The trial court found that the parties had never reached any agreement about a route for the servitude of passage and that there was no one route over which passage had historically occurred. Instead, the trial court found that George had used a number of different routes on different occasions. Therefore it was up to the trial court to fix the route, and the trial court pointed to the adverse impact of the southern route in that it would cross Tim’s front lawn and utilize Tim’s home’s driveway. The trial court ruled that the northern route would, with some improvements, give George the same usefulness as the southern route. This finding was upheld by the appeals court.
The northern route, however, would require some improvements. A culvert would likely be needed. The servitude would need to be widened to a standard vehicular width of 30 feet (which was basically the width of Tim’s limestone driveway), and it would have to be rendered “usable” for full passenger vehicles.
Louisiana Civil Code Article 694 requires that in a case like this one, where the enclosed parcel was created by partition or by a voluntary agreement, the passage for the enclosed estate has to be “furnished gratuitously” by the owner of the land over which the passage will take place. The appellate court interpreted this provision to mean that all costs of all improvements necessary to place the northern route into a condition suitable for George’s vehicles had to be borne by Tim, the owner of the land over which the passage would take place. After that, the costs of maintaining and repairing the passage would fall on George, but all of the initial expense of the improvements to initially establish the servitude would fall on Tim. Tim had asked that these costs be borne by George, and the trial court had simply divided the costs 50/50 between them, but the appellate court’s decision put this burden entirely on Tim.

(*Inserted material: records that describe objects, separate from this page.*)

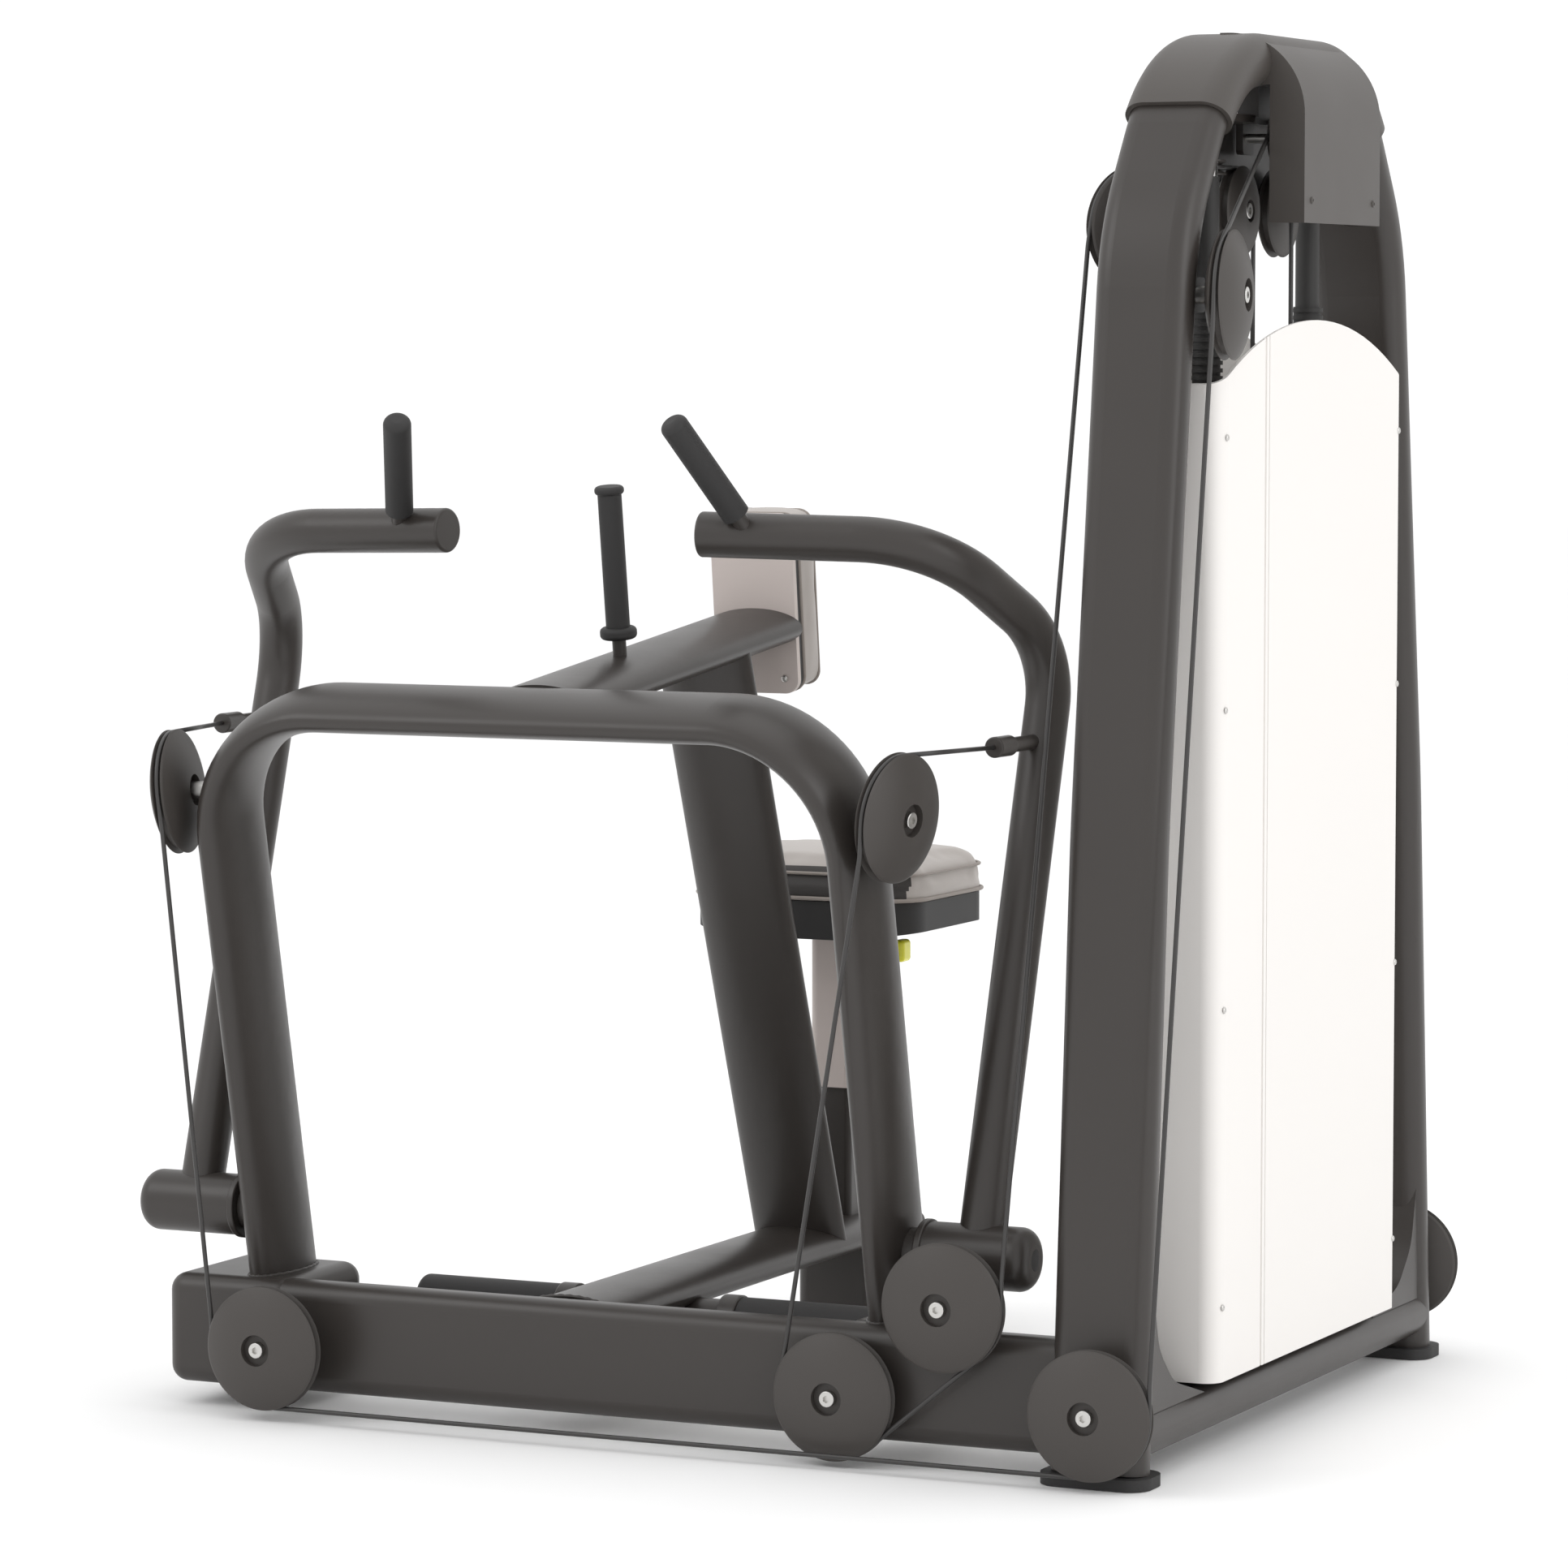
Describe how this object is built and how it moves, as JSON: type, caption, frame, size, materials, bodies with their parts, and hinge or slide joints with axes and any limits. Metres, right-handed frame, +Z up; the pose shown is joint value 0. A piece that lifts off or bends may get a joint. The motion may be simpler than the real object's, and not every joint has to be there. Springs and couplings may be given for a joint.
{
  "type": "selectorised seated row machine",
  "caption": "Seated gym row machine: weight stack in a tower, two swinging lever arms on cables, chest pad, adjustable seat and foot bar.",
  "frame": {"origin": "centre of the footprint, on the floor", "axes": "+X along the front base beam to the weight tower, +Y from the pulley side to the seat, +Z up"},
  "size_m": [1.252, 1.0616, 1.4805],
  "materials": {
    "frame_paint": "satin",
    "pulley_plastic": "matte",
    "bright_steel": "polished",
    "cable_jacket": "satin",
    "rubber_black": "matte",
    "plate_iron": "satin",
    "shroud_plastic": "matte",
    "cap_plastic": "satin",
    "upholstery": "soft",
    "pad_plate_plastic": "matte",
    "black_plastic": "matte",
    "yellow_plastic": "gloss"
  },
  "bodies": {
    "frame": {"base_beam": "frame_paint", "centre_grip": "rubber_black", "chest_pad_board": "black_plastic", "chest_pad_cover": "pad_plate_plastic", "chest_pad_cushion": "upholstery", "crown_bracket": "frame_paint", "floor_feet": "rubber_black", "foot_bar": "frame_paint", "foot_sleeves": "rubber_black", "guide_rods": "bright_steel", "hoop_frame": "frame_paint", "hub_axles": "frame_paint", "left_cable_run": "cable_jacket", "mast_tube": "frame_paint", "pulley_bolts": "bright_steel", "resting_plates": "plate_iron", "right_cable_run": "cable_jacket", "rod_stop_sleeves": "rubber_black", "seat_post": "frame_paint", "shroud_inner": "shroud_plastic", "shroud_outer": "shroud_plastic", "spine_tube": "frame_paint", "stack_buffers": "rubber_black", "tower_cap": "cap_plastic", "tower_frame": "frame_paint", "upper_beam": "frame_paint"},
    "right_arm": {"right_arm_tube": "frame_paint", "right_arm_hub": "frame_paint", "right_handle_grip": "rubber_black", "right_cable_stud": "frame_paint", "right_cable_arm_end": "cable_jacket"},
    "left_arm": {"left_arm_tube": "frame_paint", "left_arm_hub": "frame_paint", "left_handle_grip": "rubber_black", "left_cable_stud": "frame_paint", "left_cable_arm_end": "cable_jacket"},
    "stack": {"stack_top_plate": "plate_iron", "lifted_plates": "plate_iron", "selector_rod": "bright_steel", "left_cable_stack_end": "cable_jacket", "right_cable_stack_end": "cable_jacket"},
    "pin": {"selector_pin": "yellow_plastic"},
    "seat": {"seat_stem": "bright_steel", "seat_post_cover": "pad_plate_plastic", "seat_pan": "black_plastic", "seat_cushion": "upholstery"},
    "lever": {"seat_lever": "yellow_plastic"},
    "base_pulley_left_wheel": {"base_pulley_left": "pulley_plastic"},
    "base_pulley_inner_wheel": {"base_pulley_inner": "pulley_plastic"},
    "base_pulley_outer_wheel": {"base_pulley_outer": "pulley_plastic"},
    "base_pulley_tower_wheel": {"base_pulley_tower": "pulley_plastic"},
    "hoop_pulley_right_wheel": {"hoop_pulley_right": "pulley_plastic"},
    "hoop_pulley_left_wheel": {"hoop_pulley_left": "pulley_plastic"},
    "tower_rear_pulley_wheel": {"tower_rear_pulley": "pulley_plastic"},
    "tower_side_pulley_wheel": {"tower_side_pulley": "pulley_plastic"},
    "tower_back_pulley_wheel": {"tower_back_pulley": "pulley_plastic"},
    "stack_pulley_front_wheel": {"stack_pulley_front": "pulley_plastic"},
    "stack_pulley_rear_wheel": {"stack_pulley_rear": "pulley_plastic"},
    "cap_pulley_wheel": {"cap_pulley": "pulley_plastic"},
    "guide_roller_wheel": {"guide_roller": "pulley_plastic"}
  },
  "joints": [
    {"name": "stack_lift", "type": "slide", "parent": "frame", "child": "stack", "axis": [0, 0, 1], "range_m": [0, 0.345], "deforming": ["left_cable_stack_end", "right_cable_stack_end"]},
    {"name": "right_arm_swing", "type": "hinge", "parent": "frame", "child": "right_arm", "pos_m": [0.371, -0.35021, 0.214], "axis": [-1, 0, 0], "range_deg": [0, 40.5]},
    {"name": "left_arm_swing", "type": "hinge", "parent": "frame", "child": "left_arm", "pos_m": [-0.563, -0.35021, 0.214], "axis": [-1, 0, 0], "range_deg": [0, 40.5]},
    {"name": "selector_pin_pull", "type": "slide", "parent": "stack", "child": "pin", "axis": [-1, 0, 0], "range_m": [0, 0.08]},
    {"name": "seat_height", "type": "slide", "parent": "frame", "child": "seat", "axis": [0, 0, 1], "range_m": [-0.055, 0.09]},
    {"name": "seat_lever_lift", "type": "hinge", "parent": "seat", "child": "lever", "pos_m": [-0.07, 0.32379, 0.45], "axis": [0, -1, 0], "range_deg": [0, 8], "stiffness_Nm_per_rad": 2, "springref_deg": -2.86},
    {"name": "base_pulley_left_spin", "type": "hinge", "parent": "frame", "child": "base_pulley_left_wheel", "pos_m": [-0.417, -0.46321, 0.0788], "axis": [0, -1, 0], "range_deg": [-314, 0]},
    {"name": "base_pulley_inner_spin", "type": "hinge", "parent": "frame", "child": "base_pulley_inner_wheel", "pos_m": [0.247, -0.44121, 0.073], "axis": [0, -1, 0], "range_deg": [-314, 0]},
    {"name": "base_pulley_outer_spin", "type": "hinge", "parent": "frame", "child": "base_pulley_outer_wheel", "pos_m": [0.37, -0.44121, 0.174], "axis": [0, -1, 0], "range_deg": [-314, 0]},
    {"name": "base_pulley_tower_spin", "type": "hinge", "parent": "frame", "child": "base_pulley_tower_wheel", "pos_m": [0.541, -0.46321, 0.0788], "axis": [0, -1, 0], "range_deg": [-314, 0]},
    {"name": "hoop_pulley_right_spin", "type": "hinge", "parent": "frame", "child": "hoop_pulley_right_wheel", "pos_m": [0.327, -0.46221, 0.676], "axis": [0.9779, -0.1812, -0.1045], "range_deg": [-314, 0]},
    {"name": "hoop_pulley_left_spin", "type": "hinge", "parent": "frame", "child": "hoop_pulley_left_wheel", "pos_m": [-0.519, -0.46221, 0.676], "axis": [-0.9779, -0.1812, -0.1045], "range_deg": [0, 314]},
    {"name": "tower_rear_pulley_spin", "type": "hinge", "parent": "frame", "child": "tower_rear_pulley_wheel", "pos_m": [0.531, 0.51079, 0.1], "axis": [0, 1, 0], "continuous": true},
    {"name": "tower_side_pulley_spin", "type": "hinge", "parent": "frame", "child": "tower_side_pulley_wheel", "pos_m": [0.601, -0.24421, 1.206], "axis": [0.9934, 0.1149, 0], "range_deg": [0, 314]},
    {"name": "tower_back_pulley_spin", "type": "hinge", "parent": "frame", "child": "tower_back_pulley_wheel", "pos_m": [0.4745, -0.16621, 1.2767], "axis": [-0.8192, 0.5736, 0], "range_deg": [-314, 0]},
    {"name": "stack_pulley_front_spin", "type": "hinge", "parent": "frame", "child": "stack_pulley_front_wheel", "pos_m": [0.531, -0.03621, 1.296], "axis": [1, 0, 0], "range_deg": [0, 448]},
    {"name": "stack_pulley_rear_spin", "type": "hinge", "parent": "frame", "child": "stack_pulley_rear_wheel", "pos_m": [0.531, 0.08379, 1.296], "axis": [1, 0, 0], "continuous": true},
    {"name": "cap_pulley_spin", "type": "hinge", "parent": "frame", "child": "cap_pulley_wheel", "pos_m": [0.569, -0.00121, 1.373], "axis": [0.9934, 0.1149, 0], "range_deg": [0, 587]},
    {"name": "guide_roller_spin", "type": "hinge", "parent": "frame", "child": "guide_roller_wheel", "pos_m": [0.519, -0.08191, 1.3407], "axis": [0, 0, 1], "range_deg": [-1653, 0]}
  ],
  "couplings": [
    {"joint": "right_arm_swing", "follows": "stack_lift", "rad_per_m": 2.023},
    {"joint": "left_arm_swing", "follows": "stack_lift", "rad_per_m": 2.023},
    {"joint": "base_pulley_left_spin", "follows": "stack_lift", "rad_per_m": -15.625},
    {"joint": "base_pulley_inner_spin", "follows": "stack_lift", "rad_per_m": -15.625},
    {"joint": "base_pulley_outer_spin", "follows": "stack_lift", "rad_per_m": -15.625},
    {"joint": "base_pulley_tower_spin", "follows": "stack_lift", "rad_per_m": -15.625},
    {"joint": "hoop_pulley_right_spin", "follows": "stack_lift", "rad_per_m": -15.625},
    {"joint": "hoop_pulley_left_spin", "follows": "stack_lift", "rad_per_m": 15.625},
    {"joint": "tower_side_pulley_spin", "follows": "stack_lift", "rad_per_m": 15.625},
    {"joint": "tower_back_pulley_spin", "follows": "stack_lift", "rad_per_m": -15.625},
    {"joint": "stack_pulley_front_spin", "follows": "stack_lift", "rad_per_m": 22.371},
    {"joint": "cap_pulley_spin", "follows": "stack_lift", "rad_per_m": 29.412},
    {"joint": "guide_roller_spin", "follows": "stack_lift", "rad_per_m": -83.333}
  ]
}
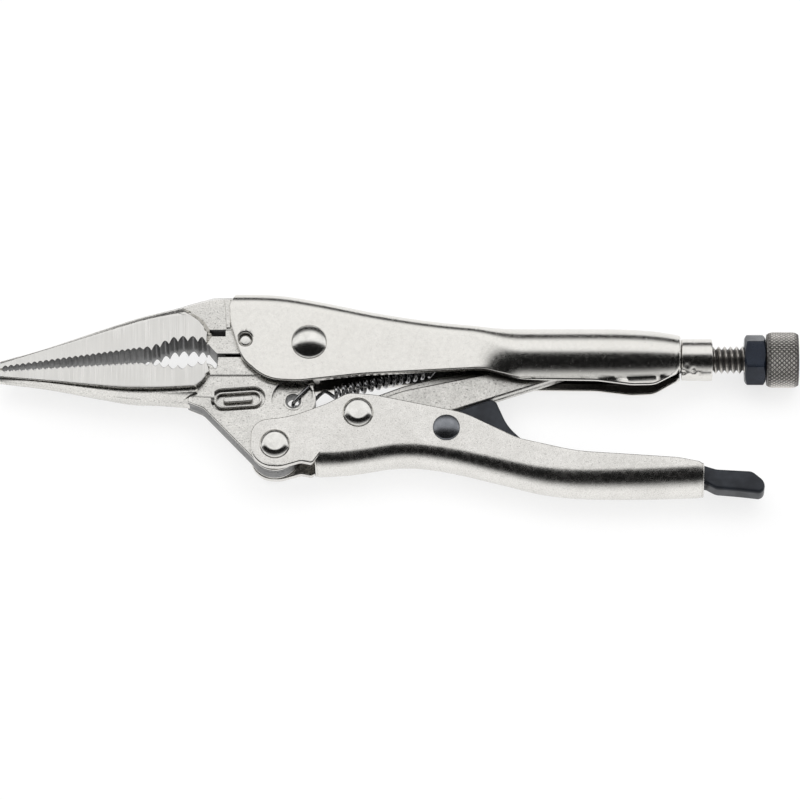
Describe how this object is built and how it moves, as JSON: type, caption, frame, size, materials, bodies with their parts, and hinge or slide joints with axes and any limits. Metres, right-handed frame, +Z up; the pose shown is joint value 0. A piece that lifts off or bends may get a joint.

There are grounds for a different result on this issue of the cost of the improvements. Louisiana Civil Code Article 691 says that the owner of the landlocked property may construct the type of road reasonably necessary for his use of the servitude of passage, thus suggesting (but not making explicitly clear) that the responsibility for roadway improvements should fall on the party using the road. That issue will have to wait to be conclusively resolved at a later time.
For the Mullenix brothers, neither one got exactly what he wanted. If the brothers had spent the time in 1969 to add a couple of paragraphs to their act of exchange, defining the location of the servitude of passage and describing who would pay for what, this entire dispute could have been avoided.